## start AVAILABLE DATA
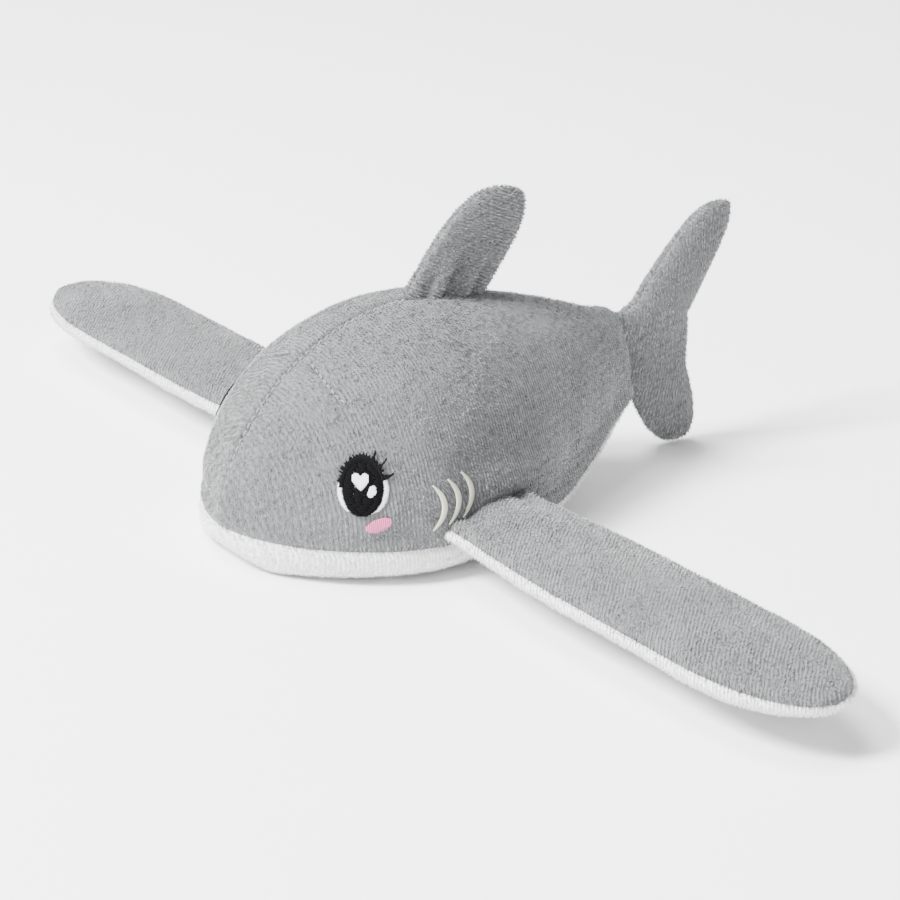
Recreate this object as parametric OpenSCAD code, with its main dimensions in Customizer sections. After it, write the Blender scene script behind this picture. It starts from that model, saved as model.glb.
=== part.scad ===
// Plush shark: stuffed body on a flat belly, two long side fins with a springy
// band inside, a back fin and a tail. Nose points along +X, the animal's left
// is +Y, the belly rests on z = 0. All sizes are in millimetres.

/* [Body] */
// Nose tip to tail seam
body_length = 133.5; // [110:1:165]
// Widest point, just behind the cheeks
body_width = 94; // [76:1:114]
// Floor to the crest of the back
body_height = 62.5; // [51:0.5:76]
// Height of the nose tip above the floor
nose_height = 9.5; // [7.5:0.5:12]
// Height of the back at the tail seam
tail_root_top = 42.5; // [35:0.5:51]
// Height of the belly at the tail seam
tail_root_bottom = 21.5; // [17:0.5:26]
// Width of the body at the tail seam
tail_root_width = 14; // [11:0.5:17]
// Side seam height beside the cheeks
seam_height = 9.5; // [8:0.5:11.5]
// Depth of the flat patch pressed into the belly
belly_flat = 0.6; // [0.3:0.1:1]
// Thickness of the pile fabric, backing and pile together
fabric_thickness = 1.8; // [1.4:0.1:2.3]

/* [Side fins] */
// Root hinge line to fin tip
fin_length = 135; // [110:1:162]
// Width of the flat of the fin
fin_width = 37.5; // [31:0.5:45]
// Width where the fin is sewn to the body
fin_root_width = 32; // [27:1:36]
// Thickness of the filled fin
fin_thickness = 10.4; // [8.8:0.2:12.6]
// Thickness at the root seam
fin_root_thickness = 9; // [7.6:0.2:11]
// Length of the rounded tip
fin_tip_length = 42; // [35:1:50]
// Height of the fin's root seam above the floor
fin_height = 14; // [12.5:0.5:17]
// How far each fin leans back from straight out, in degrees
fin_sweep = 0; // [0:0.5:8]
// How far each fin droops below level, in degrees
fin_droop = 0; // [0:0.25:2]
// How far each fin tips its front edge down, in degrees
fin_pitch = 3.5; // [0:0.5:6]
// Length of each rigid length of the bending fin
fin_step = 34; // [28:1:35]
// Width of the springy band
band_width = 22; // [19:1:24]
// Thickness of the springy band with its film cover
band_thickness = 0.8; // [0.6:0.1:1]

/* [Back fin] */
// Height above the back
back_fin_height = 29.5; // [24.5:0.5:35.5]
// Length of the base seam
back_fin_base = 28; // [23:0.5:34]
// How far the tip leans back behind the base
back_fin_rake = 13.5; // [11:0.5:16.5]
// Thickness of the filled fin
back_fin_thickness = 8.6; // [7:0.2:10.4]

/* [Tail] */
// Floor to the top of the upper lobe
tail_height = 71.5; // [62:0.5:86]
// Front to back across the middle of the tail
tail_chord = 23; // [19:0.2:27.6]
// Backward slope of the upper lobe, sideways over up
upper_rake = 0.72; // [0.6:0.02:0.86]
// Backward slope of the lower lobe
lower_rake = 0.33; // [0.27:0.02:0.4]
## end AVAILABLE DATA
[WRITTEN REQUEST]: Output all of the material exactly as written.

[FINAL RESULT]:
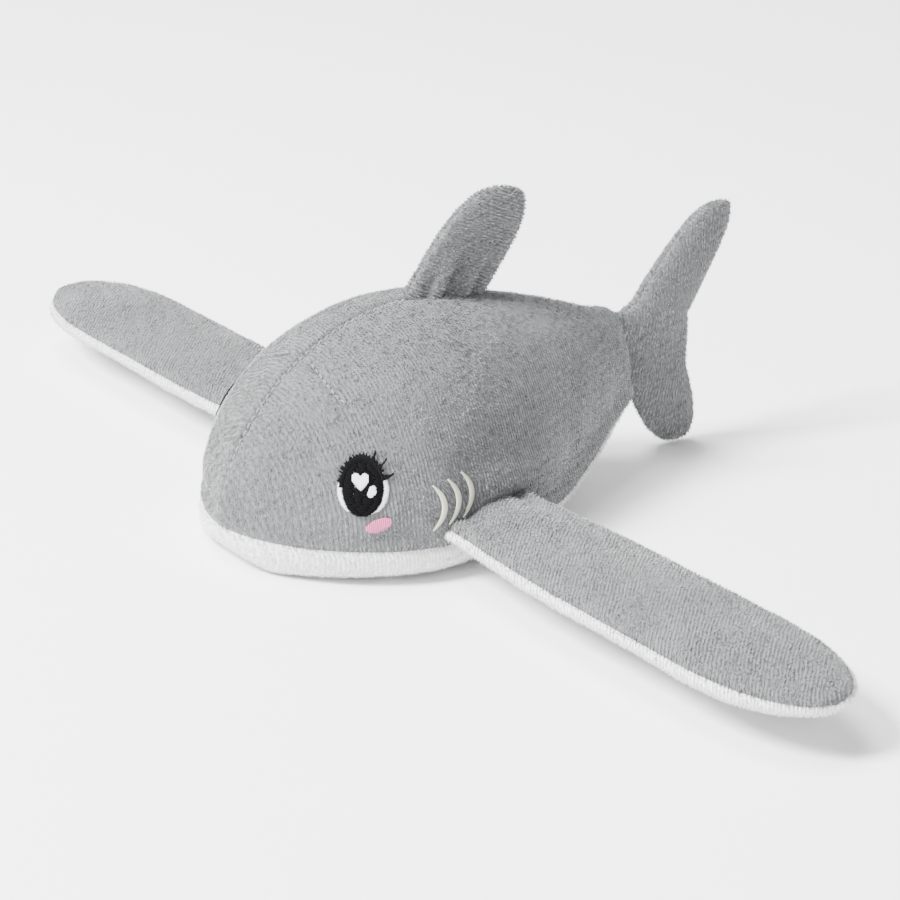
Recreate this object as parametric OpenSCAD code, with its main dimensions in Customizer sections. After it, write the Blender scene script behind this picture. It starts from that model, saved as model.glb.
=== part.scad ===
// Plush shark: stuffed body on a flat belly, two long side fins with a springy
// band inside, a back fin and a tail. Nose points along +X, the animal's left
// is +Y, the belly rests on z = 0. All sizes are in millimetres.

/* [Body] */
// Nose tip to tail seam
body_length = 133.5; // [110:1:165]
// Widest point, just behind the cheeks
body_width = 94; // [76:1:114]
// Floor to the crest of the back
body_height = 62.5; // [51:0.5:76]
// Height of the nose tip above the floor
nose_height = 9.5; // [7.5:0.5:12]
// Height of the back at the tail seam
tail_root_top = 42.5; // [35:0.5:51]
// Height of the belly at the tail seam
tail_root_bottom = 21.5; // [17:0.5:26]
// Width of the body at the tail seam
tail_root_width = 14; // [11:0.5:17]
// Side seam height beside the cheeks
seam_height = 9.5; // [8:0.5:11.5]
// Depth of the flat patch pressed into the belly
belly_flat = 0.6; // [0.3:0.1:1]
// Thickness of the pile fabric, backing and pile together
fabric_thickness = 1.8; // [1.4:0.1:2.3]

/* [Side fins] */
// Root hinge line to fin tip
fin_length = 135; // [110:1:162]
// Width of the flat of the fin
fin_width = 37.5; // [31:0.5:45]
// Width where the fin is sewn to the body
fin_root_width = 32; // [27:1:36]
// Thickness of the filled fin
fin_thickness = 10.4; // [8.8:0.2:12.6]
// Thickness at the root seam
fin_root_thickness = 9; // [7.6:0.2:11]
// Length of the rounded tip
fin_tip_length = 42; // [35:1:50]
// Height of the fin's root seam above the floor
fin_height = 14; // [12.5:0.5:17]
// How far each fin leans back from straight out, in degrees
fin_sweep = 0; // [0:0.5:8]
// How far each fin droops below level, in degrees
fin_droop = 0; // [0:0.25:2]
// How far each fin tips its front edge down, in degrees
fin_pitch = 3.5; // [0:0.5:6]
// Length of each rigid length of the bending fin
fin_step = 34; // [28:1:35]
// Width of the springy band
band_width = 22; // [19:1:24]
// Thickness of the springy band with its film cover
band_thickness = 0.8; // [0.6:0.1:1]

/* [Back fin] */
// Height above the back
back_fin_height = 29.5; // [24.5:0.5:35.5]
// Length of the base seam
back_fin_base = 28; // [23:0.5:34]
// How far the tip leans back behind the base
back_fin_rake = 13.5; // [11:0.5:16.5]
// Thickness of the filled fin
back_fin_thickness = 8.6; // [7:0.2:10.4]

/* [Tail] */
// Floor to the top of the upper lobe
tail_height = 71.5; // [62:0.5:86]
// Front to back across the middle of the tail
tail_chord = 23; // [19:0.2:27.6]
// Backward slope of the upper lobe, sideways over up
upper_rake = 0.72; // [0.6:0.02:0.86]
// Backward slope of the lower lobe
lower_rake = 0.33; // [0.27:0.02:0.4]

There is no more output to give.